— begin Provided material —

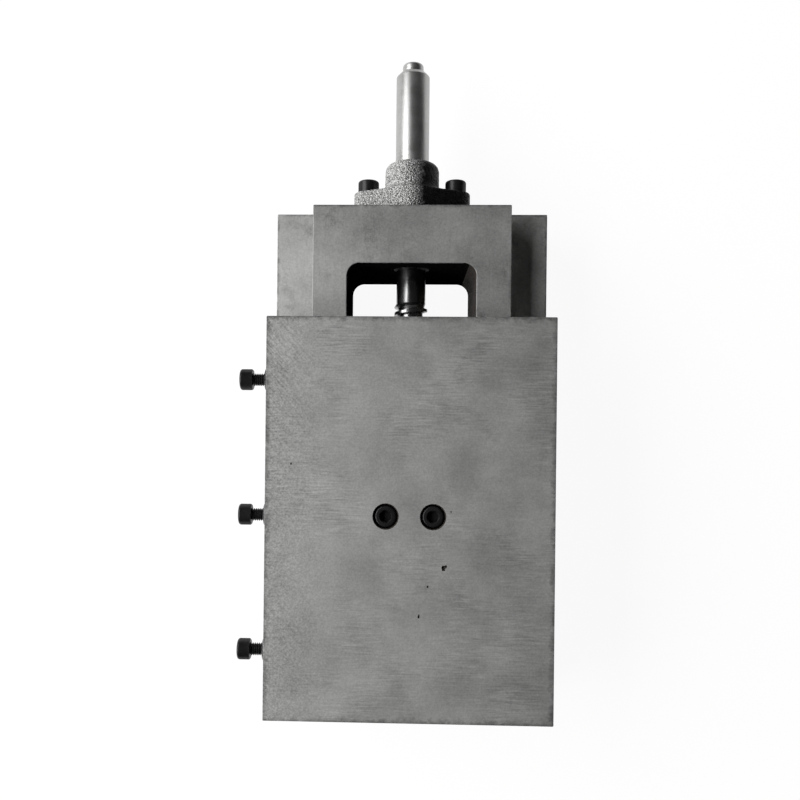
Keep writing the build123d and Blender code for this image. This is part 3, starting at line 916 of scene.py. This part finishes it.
# Bracket
def tangent_outline(circles, steps=10):
    """Outline round circles given as (x, y, radius), in order anticlockwise, with tangents between them."""
    points = []
    directions = []
    for index, (x, y, radius) in enumerate(circles):
        next_x, next_y, next_radius = circles[(index + 1) % len(circles)]
        distance = math.hypot(next_x - x, next_y - y)
        along = math.atan2(next_y - y, next_x - x)
        directions.append(along - math.acos((radius - next_radius) / distance))
    for index, (x, y, radius) in enumerate(circles):
        start = directions[index - 1]
        sweep = (directions[index] - start) % FULL_TURN
        for step in range(steps + 1):
            angle = start + sweep * step / steps
            points.append((x + radius * math.cos(angle), y + radius * math.sin(angle)))
    return points


class SLIDE_OT_shaft_bracket(bpy.types.Operator):
    """Cast bracket: diamond flange and round boss with a rough skin, its seats and bores machined"""

    bl_idname = "slide_table.shaft_bracket"
    bl_label = "Shaft bracket"

    def execute(self, context):
        screw = sizes("slide_screw")
        fastener = sizes("slide_fasteners")
        tip_radius = 7 * MM
        brow_radius = 9 * MM
        reach = BRACKET_HIGH.x - tip_radius
        rise = BRACKET_HIGH.z - SCREW_LINE - brow_radius
        outline = tangent_outline([
            (reach, 0, tip_radius), (0, rise, brow_radius), (-reach, 0, tip_radius), (0, -rise, brow_radius)])
        piece = prism("bracket", [(x, y, 0) for x, y in outline], (0, 0, screw.flange))
        boss = screw.boss / 2
        height = BRACKET_HIGH.y - BRACKET_LOW.y
        fillet = 3 * MM
        foot = [(0, MM), (boss + fillet, MM), (boss + fillet, screw.flange)]
        foot += [
            (boss + fillet - fillet * y, screw.flange + fillet - fillet * x) for x, y in quarter_arc(4)]
        crown = rounded(boss, height, 4 * MM, 6)
        combine(piece, turn("boss", foot + crown + [(0, height)], 64), "UNION")
        modify(piece, "REMESH", mode="VOXEL", voxel_size=0.45 * MM)
        modify(piece, "SMOOTH", factor=0.5, iterations=16)
        clouds = bpy.data.textures.new("Cast unevenness", "CLOUDS")
        clouds.noise_scale = 1.6 * MM
        clouds.noise_depth = 3
        modify(piece, "DISPLACE", texture=clouds, texture_coords="LOCAL", strength=0.28 * MM, mid_level=0.62)
        smooth_by_angle(piece, 60)

        # The seat on the end wall is cut flat by a wide cutter
        wide = 60 * MM
        flat_cut = 0.15 * MM
        drill(piece, wide, (0, 0, -5 * MM), (0, 0, flat_cut), 16)
        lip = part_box("bracket_bush")[1].y - BRACKET_LOW.y
        drill(piece, half_width("bracket_bush") + SEAT_PLAY, (0, 0, -PAST), (0, 0, lip))
        drill(piece, screw.journal / 2 + 0.1 * MM, (0, 0, lip - PAST), (0, 0, height + PAST))
        for x in (-reach, reach):
            drill(piece, fastener.clearance_hole / 2, (x, 0, -PAST), (x, 0, height), 32)
            drill(piece, fastener.head / 2 + 0.1 * MM, (x, 0, screw.flange), (x, 0, height), 48)
        put(piece, ALONG_Y, (0, BRACKET_LOW.y, SCREW_LINE))
        settle(piece, "shaft_bracket_cast", "shaft_bracket", "rough_cast_iron", "cast")
        return {"FINISHED"}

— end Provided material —

## Task objective
Your task is to repeat the data exactly, with nothing left out.

## The output
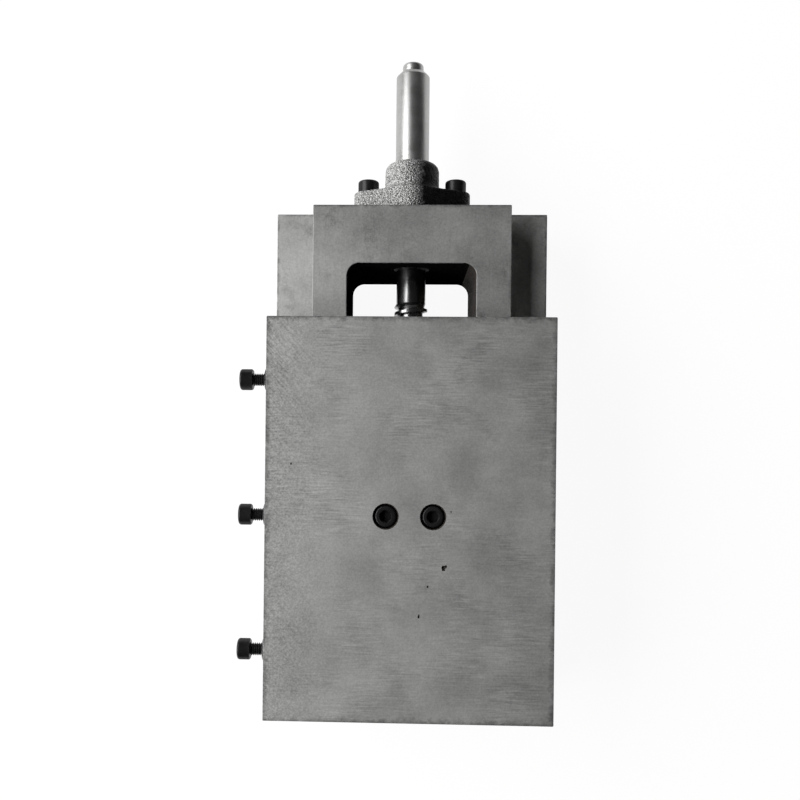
Keep writing the build123d and Blender code for this image. This is part 3, starting at line 916 of scene.py. This part finishes it.
# Bracket
def tangent_outline(circles, steps=10):
    """Outline round circles given as (x, y, radius), in order anticlockwise, with tangents between them."""
    points = []
    directions = []
    for index, (x, y, radius) in enumerate(circles):
        next_x, next_y, next_radius = circles[(index + 1) % len(circles)]
        distance = math.hypot(next_x - x, next_y - y)
        along = math.atan2(next_y - y, next_x - x)
        directions.append(along - math.acos((radius - next_radius) / distance))
    for index, (x, y, radius) in enumerate(circles):
        start = directions[index - 1]
        sweep = (directions[index] - start) % FULL_TURN
        for step in range(steps + 1):
            angle = start + sweep * step / steps
            points.append((x + radius * math.cos(angle), y + radius * math.sin(angle)))
    return points


class SLIDE_OT_shaft_bracket(bpy.types.Operator):
    """Cast bracket: diamond flange and round boss with a rough skin, its seats and bores machined"""

    bl_idname = "slide_table.shaft_bracket"
    bl_label = "Shaft bracket"

    def execute(self, context):
        screw = sizes("slide_screw")
        fastener = sizes("slide_fasteners")
        tip_radius = 7 * MM
        brow_radius = 9 * MM
        reach = BRACKET_HIGH.x - tip_radius
        rise = BRACKET_HIGH.z - SCREW_LINE - brow_radius
        outline = tangent_outline([
            (reach, 0, tip_radius), (0, rise, brow_radius), (-reach, 0, tip_radius), (0, -rise, brow_radius)])
        piece = prism("bracket", [(x, y, 0) for x, y in outline], (0, 0, screw.flange))
        boss = screw.boss / 2
        height = BRACKET_HIGH.y - BRACKET_LOW.y
        fillet = 3 * MM
        foot = [(0, MM), (boss + fillet, MM), (boss + fillet, screw.flange)]
        foot += [
            (boss + fillet - fillet * y, screw.flange + fillet - fillet * x) for x, y in quarter_arc(4)]
        crown = rounded(boss, height, 4 * MM, 6)
        combine(piece, turn("boss", foot + crown + [(0, height)], 64), "UNION")
        modify(piece, "REMESH", mode="VOXEL", voxel_size=0.45 * MM)
        modify(piece, "SMOOTH", factor=0.5, iterations=16)
        clouds = bpy.data.textures.new("Cast unevenness", "CLOUDS")
        clouds.noise_scale = 1.6 * MM
        clouds.noise_depth = 3
        modify(piece, "DISPLACE", texture=clouds, texture_coords="LOCAL", strength=0.28 * MM, mid_level=0.62)
        smooth_by_angle(piece, 60)

        # The seat on the end wall is cut flat by a wide cutter
        wide = 60 * MM
        flat_cut = 0.15 * MM
        drill(piece, wide, (0, 0, -5 * MM), (0, 0, flat_cut), 16)
        lip = part_box("bracket_bush")[1].y - BRACKET_LOW.y
        drill(piece, half_width("bracket_bush") + SEAT_PLAY, (0, 0, -PAST), (0, 0, lip))
        drill(piece, screw.journal / 2 + 0.1 * MM, (0, 0, lip - PAST), (0, 0, height + PAST))
        for x in (-reach, reach):
            drill(piece, fastener.clearance_hole / 2, (x, 0, -PAST), (x, 0, height), 32)
            drill(piece, fastener.head / 2 + 0.1 * MM, (x, 0, screw.flange), (x, 0, height), 48)
        put(piece, ALONG_Y, (0, BRACKET_LOW.y, SCREW_LINE))
        settle(piece, "shaft_bracket_cast", "shaft_bracket", "rough_cast_iron", "cast")
        return {"FINISHED"}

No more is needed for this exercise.